Case ID: f-appx_176/html/0730-02.html
Source: Caselaw Access Project
Author: {"author": "", "license": "Public Domain", "url": "https://static.case.law/"}
Date Created: 2024-08-24T03:29:51.129683

Angel ORTEGA-ALCANTAR; Maria Guadalupe Lopez Arredondo, Petitioners, v. Alberto R. GONZALES, Attorney General, Respondent.
    No. 04-74622.
    United States Court of Appeals, Ninth Circuit.
    Submitted April 5, 2006.
    
    Filed April 10, 2006.
    Linnette Tano Clark, Law Office of Linnette Tano Clark, Los Angeles, CA, for Petitioners.
    CAC—District Counsel, Esq., Office of the District Counsel, Department of Homeland Security, Erika Johnson-Brooks, Esq., USLA—Office of the U.S. Attorney, Civil & Tax Divisions, Los Angeles, CA, Ronald E. LeFevre, Chief Counsel, Office of the District Counsel, Department of Homeland Security, San Francisco, CA, M. Jocelyn Lopez Wright, Esq., Daniel E. Goldman, Esq., DOJ— U.S. Department of Justice, Civil Div./Office of Immigration Lit., Washington, DC, for Respondent.
    Before: HAWKINS, McKEOWN, and PAEZ, Circuit Judges.
    
      
       The panel unanimously finds this case suitable for decision without oral argument. See Fed. R.App. P. 34(a)(2).
    
   MEMORANDUM

Angel Ortega-Alcantar and Maria Guadalupe Lopez Arredondo, natives and citizens of Mexico, petition for review of the Board of Immigration Appeals’ (“BIA”) order dismissing their appeal from an immigration judge’s (“LJ”) order denying their applications for cancellation of removal and denying their motion to remand based on ineffective assistance of counsel. To the extent we have jurisdiction, it is conferred by 8 U.S.C. § 1252. We dismiss in part and deny in part the petition for review.
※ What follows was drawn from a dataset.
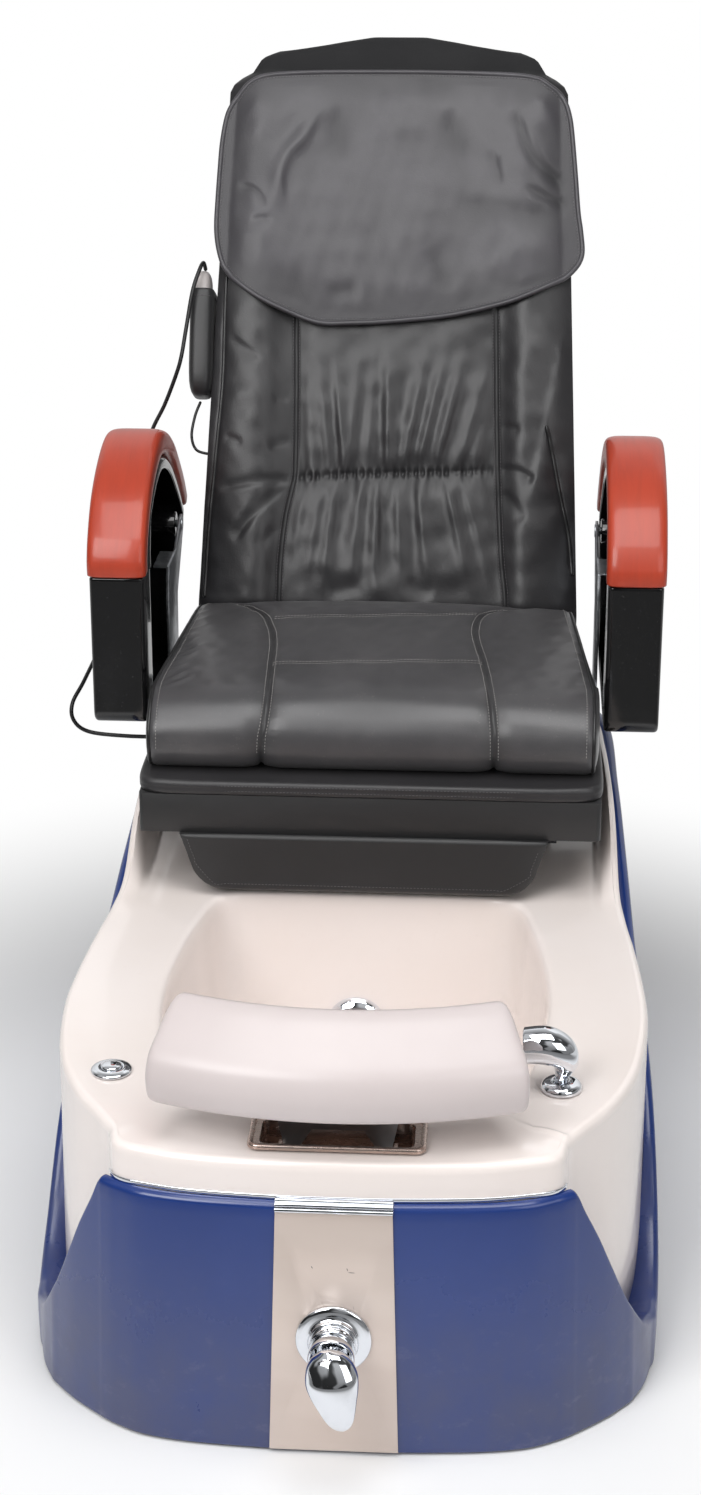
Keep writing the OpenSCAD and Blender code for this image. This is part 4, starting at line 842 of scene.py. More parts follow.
BASIN_WALL = [[0.62, 0], [0.82, 0.008], [0.905, 0.035], [0.93, 0.09], [1, 0.96]]   # share, depth
JET_Z = 184.0


def tub():
    """White moulding: the basin's floor and wall, its rolled mouth, the deck, the raised rim and the
    wall outside it, each a ring round the basin, with a smooth line through each column of points.
    A low ridge is added to the deck at the right as a narrow bell across a short arc."""
    edge = curve(mirrored(TUB_HALF), 8, closed=True)
    mouth = curve(mirrored(BASIN_HALF), 8, closed=True)
    oe, om = outward(edge), outward(mouth)
    middle = np.array([0, BASIN_MIDDLE])
    deck = DECK_Z + np.minimum(16, 0.024*edge[:, 1])
    to_mouth = mouth - edge[:, :2]
    to_mouth /= np.linalg.norm(to_mouth, axis=1, keepdims=True)

    def basin(share, depth, out=0.0, drop=0.0):
        q = middle + share*(mouth - middle) + out*om
        return np.column_stack([q, FLOOR_Z + depth*(deck - FLOOR_Z) - drop])

    def rim(out, drop):
        return np.column_stack([mouth + out*om, deck - drop])

    def across(inward, rise, drop=0.0):
        return np.column_stack([edge[:, :2] + inward*to_mouth, deck + rise*(edge[:, 2] - deck) - drop])

    def border(inward, drop):
        return np.column_stack([edge[:, :2] - inward*oe, edge[:, 2] - drop])

    def foot(inward):
        return np.column_stack([edge[:, :2] - inward*oe, edge[:, 3]])

    def side_wall(share):
        reach = 4*np.sin(np.pi*np.clip((edge[:, 1] - 62)/300, 0, 1))**0.8*share**1.2
        q = border(0, 14)*(1 - share) + foot(0)*share
        return q + np.column_stack([reach[:, None]*oe, np.zeros(len(edge))])

    outer = eased([
        basin(0.08, 0), basin(0.3, 0), basin(0.5, 0), basin(0.64, 0.0), basin(0.76, 0.003), basin(0.84, 0.012),
        basin(0.88, 0.022), basin(0.905, 0.036), basin(0.92, 0.06), basin(0.931, 0.095), basin(0.946, 0.29),
        basin(0.962, 0.49), basin(0.98, 0.71), basin(0.992, 0.86), basin(1.0, 0.955), rim(2.6, 3.4),
        rim(5.6, 1.2), rim(10, 0.1), rim(16, 0), across(54, 0), across(44, 0.01), across(37, 0.10),
        across(30.5, 0.32), across(24, 0.55), across(17, 0.80), across(12, 0.95), border(8, 0), border(4.6, 0.9),
        border(1.4, 4.0), border(0, 9), border(0, 14)], 3)
    ridge = curve([[191, 104], [204, 107.5], [219, 105.5], [232, 99.5], [243, 92]], 6)
    far = np.min(np.linalg.norm(outer[:, :, None, :2] - ridge[None, None], axis=3), axis=2)
    outer[..., 2] += np.where(outer[..., 2] > DECK_Z - 2, 2.4*bell(far, 3.4), 0)
    side = [side_wall(s) for s in (0.2, 0.4, 0.6, 0.8, 1.0)]
    inner = [foot(TUB_T), border(TUB_T, 15), across(36, 0, TUB_T + 1), rim(12, TUB_T + 1)]
    inner += [basin(share, depth, TUB_T, TUB_T if depth < 0.01 else 0) for share, depth in BASIN_WALL[::-1]]
    thing = skin("white_tub", np.concatenate([outer, side, inner]), finish("ivory"), "base",
                 ["tub"])

    def plug(loop, z0, z1):
        flat = [np.column_stack([loop, np.full(len(loop), z)]) for z in (z0, z1)]
        return skin("plug", np.array(flat), None, "base", smooth=False)

    circle = round_box(27, 27, 13.49)
    depth = PLATFORM_Z - FLOOR_Z
    wall_run, wall_rise = 0.07*BASIN_REACH, 0.87*depth
    jet_lean = math.atan(wall_run/wall_rise)
    jet_y = BASIN_MIDDLE + 0.93*BASIN_REACH + wall_run/wall_rise*(JET_Z - FLOOR_Z - 0.09*depth)
    return carve(thing, [
        plug(round_box(169, 55, 10) + [0, 79], 300, 390), plug(circle + BUTTON_AT[:2], 320, 390),
        plug(circle + COLLAR_AT[:2], 320, 390),
        drill([-15, jet_y, JET_Z], [0, math.cos(jet_lean), -math.sin(jet_lean)], 12, 60, "base"),
        drill([0, 380, FLOOR_Z], [0, 0, 1], 16, 60, "base")])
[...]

We lack jurisdiction to review the BIA’s discretionary determination that the petitioners failed to demonstrate that their two United States citizen children would experience exceptional and extremely unusual hardship. See Martinez-Rosas v. Gonzales, 424 F.3d 926, 929-30 (9th Cir. 2005). We therefore dismiss the petition for review to the extent it challenges the hardship finding. See id.

We review for abuse of discretion the denial of a motion to remand. Malhi v. INS, 336 F.3d 989, 993 (9th Cir.2003). The BIA did not abuse its discretion in denying the motion to remand because the petitioners failed to demonstrate how the outcome of the proceedings would have been affected had their counsel acted differently, and thereby failed to show prejudice. See Iturribarria v. INS, 321 F.3d 889, 899-900 (9th Cir.2003).

PETITION FOR REVIEW DISMISSED in part; DENIED in part. 
      
       This disposition is not appropriate for publication and may not be cited to or by the courts of this circuit except as provided by 9th Cir. R. 36-3.